I think I may now have seen it all........
It's real, though, doing the sums, probably not very big. There's a bigger effect due to the wings doing different speeds due to the geometry of the turn.

Take an aircraft with 20m wingspan doing 25 m/s (50kts) in a 45 degree turn.

Radius of turn = 63.7m (v^2/1.g = 25^2/9.81)

Difference in height between wingtips, and also difference in turn radius between wingtips = 20/1.4 = 14.3m

If we have a wind at height of 40 kts, and a 30% reduction across 300 ft due to the wind shear (4kts/100 ft or a little over 1 kt between the wing tips for our aircraft above). So not huge. But that 30% is representative of relatively flat smooth country. In rougher areas (mountains for example), it would be more.

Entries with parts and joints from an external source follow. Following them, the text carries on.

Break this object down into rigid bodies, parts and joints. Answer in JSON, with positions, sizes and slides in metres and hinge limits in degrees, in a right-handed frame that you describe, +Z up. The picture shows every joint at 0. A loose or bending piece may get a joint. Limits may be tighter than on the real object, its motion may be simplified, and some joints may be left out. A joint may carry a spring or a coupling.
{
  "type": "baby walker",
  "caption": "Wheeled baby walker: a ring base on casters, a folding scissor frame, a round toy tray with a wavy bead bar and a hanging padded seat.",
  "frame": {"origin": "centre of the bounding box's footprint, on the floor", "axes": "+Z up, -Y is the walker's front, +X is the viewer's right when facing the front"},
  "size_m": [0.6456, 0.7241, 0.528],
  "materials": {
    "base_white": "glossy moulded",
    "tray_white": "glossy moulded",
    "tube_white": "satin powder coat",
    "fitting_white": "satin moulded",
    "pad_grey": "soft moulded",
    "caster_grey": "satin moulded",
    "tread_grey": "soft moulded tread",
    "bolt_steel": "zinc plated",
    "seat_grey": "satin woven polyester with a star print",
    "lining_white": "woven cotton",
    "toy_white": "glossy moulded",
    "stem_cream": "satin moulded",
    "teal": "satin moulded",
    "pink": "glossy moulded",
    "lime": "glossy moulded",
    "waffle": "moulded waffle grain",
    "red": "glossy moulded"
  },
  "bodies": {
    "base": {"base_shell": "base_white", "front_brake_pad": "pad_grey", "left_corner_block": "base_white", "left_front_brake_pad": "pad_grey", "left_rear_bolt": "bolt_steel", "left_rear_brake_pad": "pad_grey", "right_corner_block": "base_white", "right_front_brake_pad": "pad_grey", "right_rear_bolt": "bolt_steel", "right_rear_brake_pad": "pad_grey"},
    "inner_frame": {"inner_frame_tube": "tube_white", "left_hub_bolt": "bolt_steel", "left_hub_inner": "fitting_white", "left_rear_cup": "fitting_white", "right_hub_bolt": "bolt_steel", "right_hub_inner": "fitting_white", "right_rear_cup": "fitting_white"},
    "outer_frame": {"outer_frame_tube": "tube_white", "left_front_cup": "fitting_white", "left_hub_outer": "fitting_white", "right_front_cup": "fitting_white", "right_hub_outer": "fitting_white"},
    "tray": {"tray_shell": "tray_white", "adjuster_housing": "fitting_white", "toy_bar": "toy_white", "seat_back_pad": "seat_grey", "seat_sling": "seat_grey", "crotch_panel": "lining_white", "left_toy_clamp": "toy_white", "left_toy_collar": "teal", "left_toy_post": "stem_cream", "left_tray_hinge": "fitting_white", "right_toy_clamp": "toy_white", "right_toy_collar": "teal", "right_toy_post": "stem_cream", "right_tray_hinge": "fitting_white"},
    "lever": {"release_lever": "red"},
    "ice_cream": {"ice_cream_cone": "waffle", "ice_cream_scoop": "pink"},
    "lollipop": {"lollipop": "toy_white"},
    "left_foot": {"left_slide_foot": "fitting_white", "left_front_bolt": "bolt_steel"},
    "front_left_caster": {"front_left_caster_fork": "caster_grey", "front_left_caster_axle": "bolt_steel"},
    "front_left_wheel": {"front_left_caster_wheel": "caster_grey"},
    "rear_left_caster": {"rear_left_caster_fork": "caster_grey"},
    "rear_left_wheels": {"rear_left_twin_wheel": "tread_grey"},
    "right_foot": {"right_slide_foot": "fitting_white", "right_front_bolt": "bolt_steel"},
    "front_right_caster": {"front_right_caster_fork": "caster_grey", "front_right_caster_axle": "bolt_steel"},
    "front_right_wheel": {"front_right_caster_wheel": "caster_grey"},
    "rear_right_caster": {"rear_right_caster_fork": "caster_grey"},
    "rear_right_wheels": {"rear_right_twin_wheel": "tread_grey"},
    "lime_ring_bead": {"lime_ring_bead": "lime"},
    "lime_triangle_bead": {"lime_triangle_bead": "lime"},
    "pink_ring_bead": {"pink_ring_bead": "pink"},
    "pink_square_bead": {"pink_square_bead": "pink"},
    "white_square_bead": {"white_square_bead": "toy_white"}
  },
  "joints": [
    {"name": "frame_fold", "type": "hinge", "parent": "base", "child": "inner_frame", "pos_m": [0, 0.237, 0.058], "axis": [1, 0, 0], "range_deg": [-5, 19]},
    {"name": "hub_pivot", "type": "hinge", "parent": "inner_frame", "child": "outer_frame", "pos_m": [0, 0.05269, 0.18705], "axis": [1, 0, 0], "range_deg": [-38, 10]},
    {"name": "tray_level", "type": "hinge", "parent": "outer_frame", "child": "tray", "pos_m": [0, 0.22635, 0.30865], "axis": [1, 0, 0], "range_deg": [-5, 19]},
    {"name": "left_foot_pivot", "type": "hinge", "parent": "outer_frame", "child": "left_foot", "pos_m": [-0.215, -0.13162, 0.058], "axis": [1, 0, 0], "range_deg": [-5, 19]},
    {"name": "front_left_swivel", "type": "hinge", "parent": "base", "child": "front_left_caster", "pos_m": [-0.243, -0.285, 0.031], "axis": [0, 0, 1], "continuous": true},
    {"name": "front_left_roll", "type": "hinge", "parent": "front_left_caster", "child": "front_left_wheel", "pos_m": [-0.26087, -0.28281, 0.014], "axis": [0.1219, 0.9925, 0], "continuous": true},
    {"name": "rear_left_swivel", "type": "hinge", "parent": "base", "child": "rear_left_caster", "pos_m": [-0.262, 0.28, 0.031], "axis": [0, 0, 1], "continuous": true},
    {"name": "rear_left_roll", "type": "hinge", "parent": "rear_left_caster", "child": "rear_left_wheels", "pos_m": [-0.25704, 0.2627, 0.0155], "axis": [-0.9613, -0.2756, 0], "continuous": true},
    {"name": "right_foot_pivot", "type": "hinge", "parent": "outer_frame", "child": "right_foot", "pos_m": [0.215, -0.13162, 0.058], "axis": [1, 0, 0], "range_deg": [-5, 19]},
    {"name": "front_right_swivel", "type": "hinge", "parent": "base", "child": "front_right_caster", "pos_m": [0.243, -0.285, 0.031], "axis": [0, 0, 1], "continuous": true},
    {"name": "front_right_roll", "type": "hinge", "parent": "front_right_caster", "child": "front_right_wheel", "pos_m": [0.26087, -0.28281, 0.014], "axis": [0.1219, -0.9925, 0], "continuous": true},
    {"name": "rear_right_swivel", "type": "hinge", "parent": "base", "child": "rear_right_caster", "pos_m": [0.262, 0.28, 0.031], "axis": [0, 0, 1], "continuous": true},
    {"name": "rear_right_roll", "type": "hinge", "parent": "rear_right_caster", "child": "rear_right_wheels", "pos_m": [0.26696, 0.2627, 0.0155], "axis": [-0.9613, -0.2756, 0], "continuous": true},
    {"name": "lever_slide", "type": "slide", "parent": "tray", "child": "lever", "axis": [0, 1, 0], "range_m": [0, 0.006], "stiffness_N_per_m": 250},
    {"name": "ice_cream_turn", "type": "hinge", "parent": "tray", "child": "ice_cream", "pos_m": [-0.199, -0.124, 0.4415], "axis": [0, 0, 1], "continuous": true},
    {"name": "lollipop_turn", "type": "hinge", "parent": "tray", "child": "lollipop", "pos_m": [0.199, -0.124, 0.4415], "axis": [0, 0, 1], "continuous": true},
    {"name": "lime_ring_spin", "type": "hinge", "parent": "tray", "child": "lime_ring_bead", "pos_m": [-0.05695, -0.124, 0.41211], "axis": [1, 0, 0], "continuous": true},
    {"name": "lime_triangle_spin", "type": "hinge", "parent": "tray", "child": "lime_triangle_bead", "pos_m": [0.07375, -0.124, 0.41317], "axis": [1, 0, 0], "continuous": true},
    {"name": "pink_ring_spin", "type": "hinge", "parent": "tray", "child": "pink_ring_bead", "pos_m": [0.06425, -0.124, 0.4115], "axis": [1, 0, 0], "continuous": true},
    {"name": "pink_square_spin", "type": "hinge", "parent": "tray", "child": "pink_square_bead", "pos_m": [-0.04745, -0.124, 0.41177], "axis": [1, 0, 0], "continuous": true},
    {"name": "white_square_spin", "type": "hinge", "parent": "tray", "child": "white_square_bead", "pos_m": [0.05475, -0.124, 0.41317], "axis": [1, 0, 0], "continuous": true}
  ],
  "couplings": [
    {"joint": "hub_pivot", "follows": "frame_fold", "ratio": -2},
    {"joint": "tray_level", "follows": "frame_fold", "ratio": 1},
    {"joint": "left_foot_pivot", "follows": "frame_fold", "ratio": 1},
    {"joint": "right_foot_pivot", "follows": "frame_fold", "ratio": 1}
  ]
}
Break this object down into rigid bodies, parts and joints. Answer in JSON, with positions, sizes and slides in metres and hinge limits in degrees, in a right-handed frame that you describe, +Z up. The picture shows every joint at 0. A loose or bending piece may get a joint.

However, the difference in turn radius between the upper wing and the lower wing is responsible for about 11 kts difference between the two tips (the top wing is doing a turn of radius 63.7+14.3/2 m in the same time as the lower one is doing a turn of radius 63.7-14.3/2 m).

So adding the two together if the aircraft is doing 50 kts, one tip can be doing 56 kts and the other 43 kts. That really is enough to make a difference.

Then into that, we can add gusts from various sources.

All of which says speed is your friend close to the ground (but it's still nothing to do with inertia).